Oooh! Bjergkøbing Grand Prix? You don't get to be a kid in Scandinavia and not like that movie. It's a gem.

*whistles main theme*
posted by cx at 6:40 PM on August 11, 2002


Sweet and friendly stop motion? That would be Wallace and Gromit.
posted by i_am_joe's_spleen at 7:40 PM on August 11, 2002


Jason and the Argonauts is one of my fondest childhood memories, oft revisited on video (in fact, I'm off to search out the DVD.)

Call me a Luddite, but CG will never hold the same charm stop-motion has for me.

Sam Raimi put an homage to Harryhausen in Army of Darkness , and a similar tribute showed up in an episode ("Once A Hero," not written by Raimi) of the often-camp, Raimi-produced Hercules TV series. Can anyone think of other works that give a wink-n-nod to The Man Harryhausen, or show his obvious influence?
posted by argybarple at 7:13 AM on August 12, 2002


A recent interview with Guillermo del Toro, Mike Mignola, and Ron Perlman, implies that Harryhausen has been consulted regarding the upcoming Hellboy film. Presumably, he would have a hand in the creation of what del Toro called, "huge, fucking Lovecraft monsters."
posted by mikrophon at 8:11 AM on August 12, 2002


This thread inspired me to rent "The 7th Voyage of Sindbad" yesterday, and it proved to be a perfect choice for a very hung over Sunday.
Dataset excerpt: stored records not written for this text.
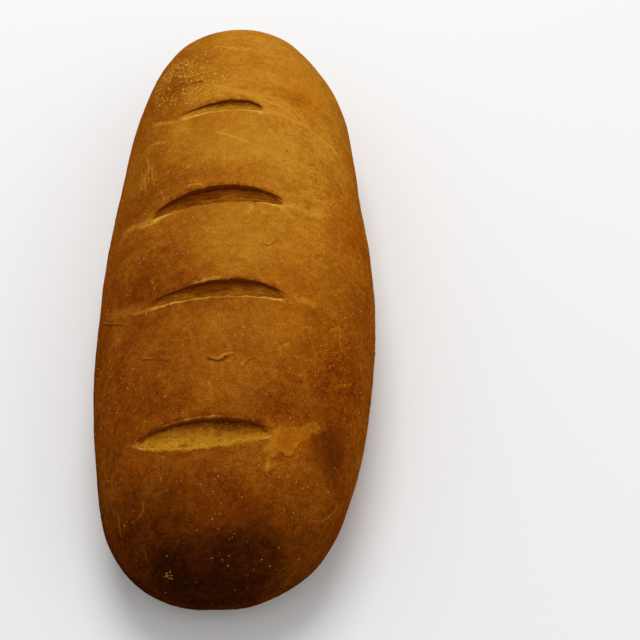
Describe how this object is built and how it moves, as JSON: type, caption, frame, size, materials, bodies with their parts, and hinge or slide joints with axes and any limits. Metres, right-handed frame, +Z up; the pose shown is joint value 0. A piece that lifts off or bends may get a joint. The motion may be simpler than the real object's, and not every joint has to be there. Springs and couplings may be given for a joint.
{
  "type": "scored rye bread loaf",
  "caption": "Long oval rye bread loaf with a domed, flour-speckled crust, shallow crosswise scores and a flat base.",
  "frame": {"origin": "middle of the loaf's box on the plane of its flat base", "axes": "+Y along the loaf towards its lighter, narrower end, +Z up through the scored crown, +X to the right"},
  "size_m": [0.142, 0.352, 0.096],
  "materials": {
    "crust": "baked brown crust, satin, with flour dust and fine blisters"
  },
  "bodies": {
    "root": {"loaf": "crust"}
  },
  "joints": []
}
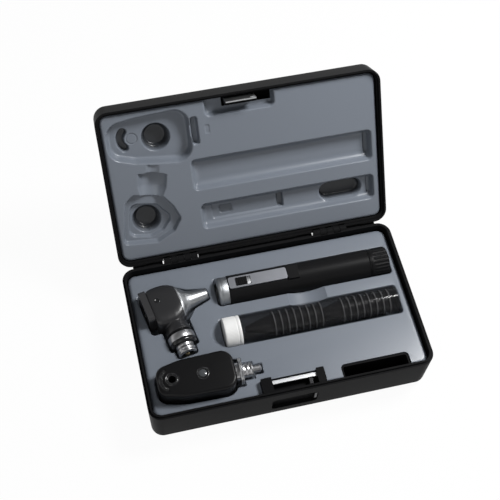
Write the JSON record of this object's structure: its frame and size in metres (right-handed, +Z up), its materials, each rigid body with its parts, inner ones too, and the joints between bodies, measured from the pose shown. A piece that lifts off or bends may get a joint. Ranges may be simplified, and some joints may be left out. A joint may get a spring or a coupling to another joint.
{
  "type": "otoscope carry case",
  "caption": "Hinged diagnostic case with formed liners that hold a battery handle, an otoscope head, an ophthalmoscope head and a tube of ear specula; sliding latch at the front.",
  "frame": {"origin": "centre of the flat underside of the base", "axes": "+Z up, +X to the right along the case's length, -Y towards the latch at the front; lid open behind +Y"},
  "size_m": [0.258, 0.2552, 0.1728],
  "materials": {
    "shell_black": "moulded, satin to gloss",
    "liner_grey": "vacuum-formed sheet, soft sheen",
    "pin_steel": "drawn wire",
    "latch_black": "moulded",
    "latch_steel": "bright pressed strip",
    "latch_dark": "blackened pressed steel",
    "handle_silver": "satin turned ring",
    "handle_black": "satin black",
    "switch_silver": "satin pressed plate",
    "contact_brass": "plated",
    "battery_jacket": "plain jacket",
    "instrument_black": "moulded, fine grain",
    "instrument_chrome": "plated",
    "lens_glass": "clear",
    "lamp_glass": "clear bulb on a metal base",
    "mirror_silver": "front-silvered",
    "tube_smoke": "smoky clear plastic tube",
    "cap_white": "moulded",
    "speculum_black": "moulded"
  },
  "bodies": {
    "case_base": {"base_shell": "shell_black", "base_liner": "liner_grey", "hinge_pins": "pin_steel", "latch_housing": "latch_black"},
    "lid": {"lid_shell": "shell_black", "lid_liner": "liner_grey", "catch_block": "latch_black", "catch_plate": "latch_steel"},
    "latch": {"latch_slider": "latch_dark", "latch_bar": "latch_steel"},
    "handle": {"handle_body": "handle_black", "neck_ring": "handle_silver", "neck_insulator": "handle_black", "neck_contact": "contact_brass", "switch_plate": "switch_silver", "switch_contact": "contact_brass", "battery_1": "battery_jacket", "battery_2": "battery_jacket", "battery_spring": "pin_steel"},
    "switch": {"switch_button": "handle_black"},
    "handle_cap": {"end_cap": "handle_black"},
    "otoscope": {"otoscope_body": "instrument_black", "otoscope_eyepiece": "instrument_black", "otoscope_lens": "lens_glass", "otoscope_nose": "instrument_chrome", "otoscope_step_ring": "instrument_black", "otoscope_collar": "instrument_chrome", "otoscope_connector": "instrument_chrome", "otoscope_contact_block": "instrument_black", "otoscope_contact_pin": "contact_brass", "otoscope_lamp": "lamp_glass"},
    "ophthalmoscope": {"ophthalmoscope_body": "instrument_black", "sight_bezel": "instrument_black", "lens_wheel_axle": "pin_steel", "window_ring": "instrument_black", "window_glass": "lens_glass", "light_mirror": "mirror_silver", "ophthalmoscope_flange": "instrument_chrome", "ophthalmoscope_connector": "instrument_chrome", "ophthalmoscope_contact": "contact_brass", "ophthalmoscope_lamp": "lamp_glass"},
    "focus_wheel": {"lens_wheel": "instrument_black"},
    "tube": {"specula_tube": "tube_smoke", "tube_cap": "cap_white", "specula_stack_1": "speculum_black", "specula_stack_2": "speculum_black"}
  },
  "joints": [
    {"name": "lid_hinge", "type": "hinge", "parent": "case_base", "child": "lid", "pos_m": [0, 0.0762, 0.0471], "axis": [-1, 0, 0], "range_deg": [-123.9, 0]},
    {"name": "latch_slide", "type": "slide", "parent": "case_base", "child": "latch", "axis": [1, 0, 0], "range_m": [-0.005, 0]},
    {"name": "handle_lift", "type": "slide", "parent": "case_base", "child": "handle", "axis": [0, 0, 1], "range_m": [0, 0.06]},
    {"name": "switch_slide", "type": "slide", "parent": "handle", "child": "switch", "axis": [1, 0, 0], "range_m": [0, 0.0035]},
    {"name": "end_cap_turn", "type": "hinge", "parent": "handle", "child": "handle_cap", "pos_m": [0.1, 0.0372, 0.0407], "axis": [1, 0, 0], "continuous": true},
    {"name": "otoscope_lift", "type": "slide", "parent": "case_base", "child": "otoscope", "axis": [0, 0, 1], "range_m": [0, 0.06]},
    {"name": "ophthalmoscope_lift", "type": "slide", "parent": "case_base", "child": "ophthalmoscope", "axis": [0, 0, 1], "range_m": [0, 0.06]},
    {"name": "lens_wheel_turn", "type": "hinge", "parent": "ophthalmoscope", "child": "focus_wheel", "pos_m": [-0.0985, -0.0447, 0.0433], "axis": [0, 0, 1], "continuous": true},
    {"name": "tube_lift", "type": "slide", "parent": "case_base", "child": "tube", "axis": [0, 0, 1], "range_m": [0, 0.06]}
  ]
}
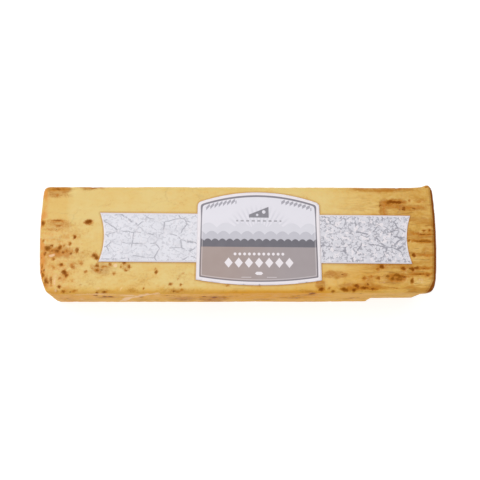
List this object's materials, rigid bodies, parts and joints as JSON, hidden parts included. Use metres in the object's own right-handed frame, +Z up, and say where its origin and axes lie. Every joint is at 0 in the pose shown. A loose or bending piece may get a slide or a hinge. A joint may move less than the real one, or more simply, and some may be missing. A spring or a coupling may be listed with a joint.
{
  "type": "smoked cheddar block",
  "caption": "Long rectangular block of smoked cheddar with rounded, worn edges and a plain printed paper label in two pieces on its broad top face.",
  "frame": {"origin": "on the surface that the block lies on, under the middle of its outer box", "axes": "+X along the block towards the end with the darker streaks, +Y to its back, +Z up through the labelled face"},
  "size_m": [0.2852, 0.0798, 0.0594],
  "materials": {
    "smoked_cheese": "satin, mottled straw to orange-brown",
    "ribbon_paper": "matt printed paper, pale lilac grey",
    "crest_paper": "matt printed paper, pale grey over taupe"
  },
  "bodies": {
    "root": {"cheese_block": "smoked_cheese", "ribbon_label": "ribbon_paper", "crest_label": "crest_paper"}
  },
  "joints": []
}
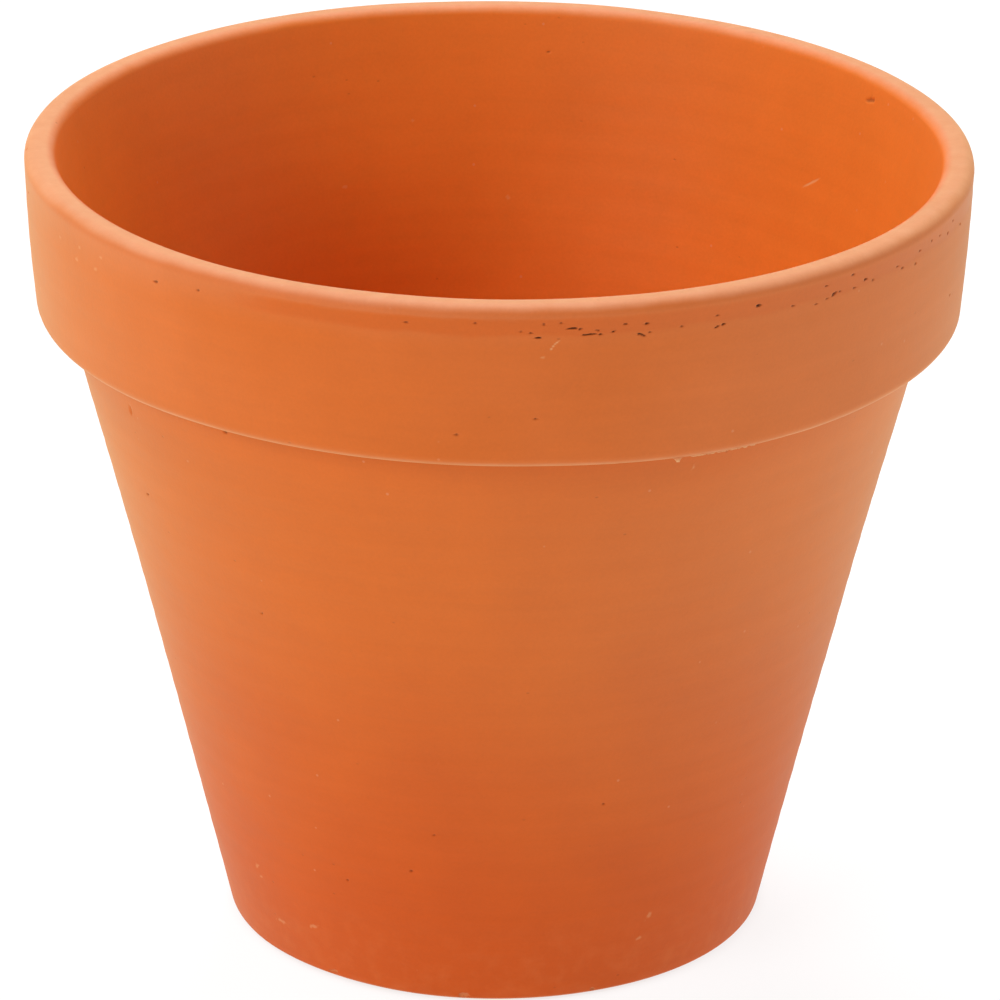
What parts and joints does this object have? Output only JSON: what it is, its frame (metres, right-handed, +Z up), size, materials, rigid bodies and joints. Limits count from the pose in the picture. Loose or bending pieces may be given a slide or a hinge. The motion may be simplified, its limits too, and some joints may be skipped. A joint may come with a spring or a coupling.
{
  "type": "terracotta pot",
  "caption": "Round tapered flower pot in fired clay with a wide rolled band under a rounded lip, a flat foot and a central drain hole.",
  "frame": {"origin": "middle of the foot's plane, which rests on the ground", "axes": "+Z up along the axis that the pot is turned about; +X and +Y are level and equivalent"},
  "size_m": [0.2098, 0.2098, 0.181],
  "materials": {
    "terracotta": "unglazed fired clay, matte, finely mottled, with a paler lip"
  },
  "bodies": {
    "root": {"pot_body": "terracotta"}
  },
  "joints": []
}
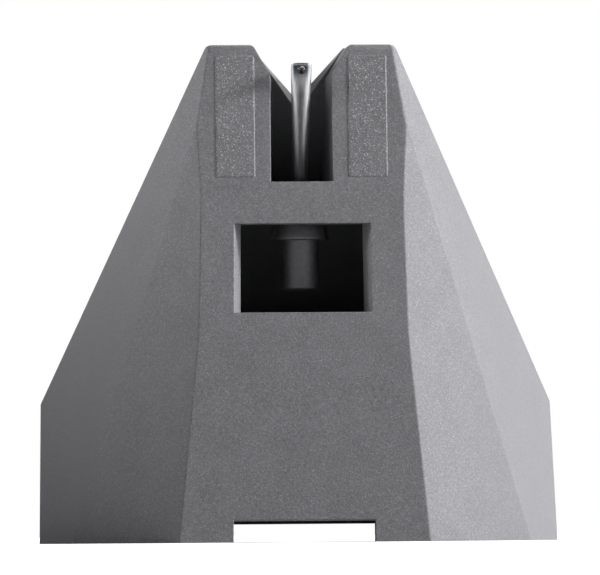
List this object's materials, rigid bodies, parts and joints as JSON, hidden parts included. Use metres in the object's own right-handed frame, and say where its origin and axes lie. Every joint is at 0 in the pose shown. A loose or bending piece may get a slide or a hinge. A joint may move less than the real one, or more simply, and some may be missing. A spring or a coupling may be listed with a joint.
{
  "type": "replacement stylus unit for a moving-magnet turntable cartridge",
  "caption": "Faceted hollow moulding with a slotted two-prong nose, a windowed suspension tube, and a sprung cantilever that carries a diamond stylus.",
  "frame": {"origin": "centre of the bounding box, on the plane of the open rear rim", "axes": "+X across the unit, +Y from the underside to the sloped front, +Z from the open rear rim to the nose"},
  "size_m": [0.018, 0.0112, 0.017],
  "materials": {
    "grey_moulding": "mid grey satin plastic with fine metallic flake",
    "dark_metal": "dark satin",
    "brass_plug": "plain turned",
    "steel_wire": "drawn wire",
    "black_elastomer": "matt",
    "bright_aluminium": "drawn and polished",
    "magnet_metal": "ground",
    "shank_metal": "ground",
    "diamond": "polished, translucent",
    "dark_adhesive": "glossy dark brown bead"
  },
  "bodies": {
    "housing": {"housing": "grey_moulding", "suspension_tube": "dark_metal", "wire_anchor": "brass_plug", "tie_wire": "steel_wire"},
    "damper": {"damper_ring": "black_elastomer"},
    "stylus": {"cantilever": "bright_aluminium", "magnet": "magnet_metal", "tip_shank": "shank_metal", "diamond_tip": "diamond", "tip_adhesive": "dark_adhesive"}
  },
  "joints": [
    {"name": "sideways_swing", "type": "hinge", "parent": "housing", "child": "damper", "pos_m": [0, -0.0031, 0.01135], "axis": [0, 0.9205, 0.3907], "range_deg": [-3, 3], "stiffness_Nm_per_rad": 0.0013, "deforming": ["damper_ring"]},
    {"name": "up_down_swing", "type": "hinge", "parent": "damper", "child": "stylus", "pos_m": [0, -0.0031, 0.01135], "axis": [1, 0, 0], "range_deg": [-4, 4], "stiffness_Nm_per_rad": 0.0013, "deforming": ["tie_wire"]}
  ]
}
The dragon fighting the cyclops was badass, and there's something buoyant and joyful about the whole film that helped me deal with a bad case of absinthe headache.

I used to hate CGI, but since "Attack of the Clones" I've changed my mind. The irrepressible visual razzle dazzle of that film is just as shameless and lovable as the Harryhausen creatures (and I'm sure Ray would have loved the arena monsters). In other news, there's a scene in "7th Voyage" that's clearly quoted in the original "Star Wars" -- Sinbad and his girl swing over a chasm just like Luke and Leia on the Death Star. I didn't have both films at hand to confirm, but I'm almost certain Lucas even uses the same angles. Definitely a wink-and-nod.
posted by muckster at 8:48 AM on August 12, 2002


mikrophon: what del Toro called, "huge, fucking Lovecraft monsters."

I'm there, LOL!

Not sure what I thought of del Toro's Devil's Backbone (requires Quicktime) , though. Might have made a killer short-story, maybe by Jorge Luis Borges.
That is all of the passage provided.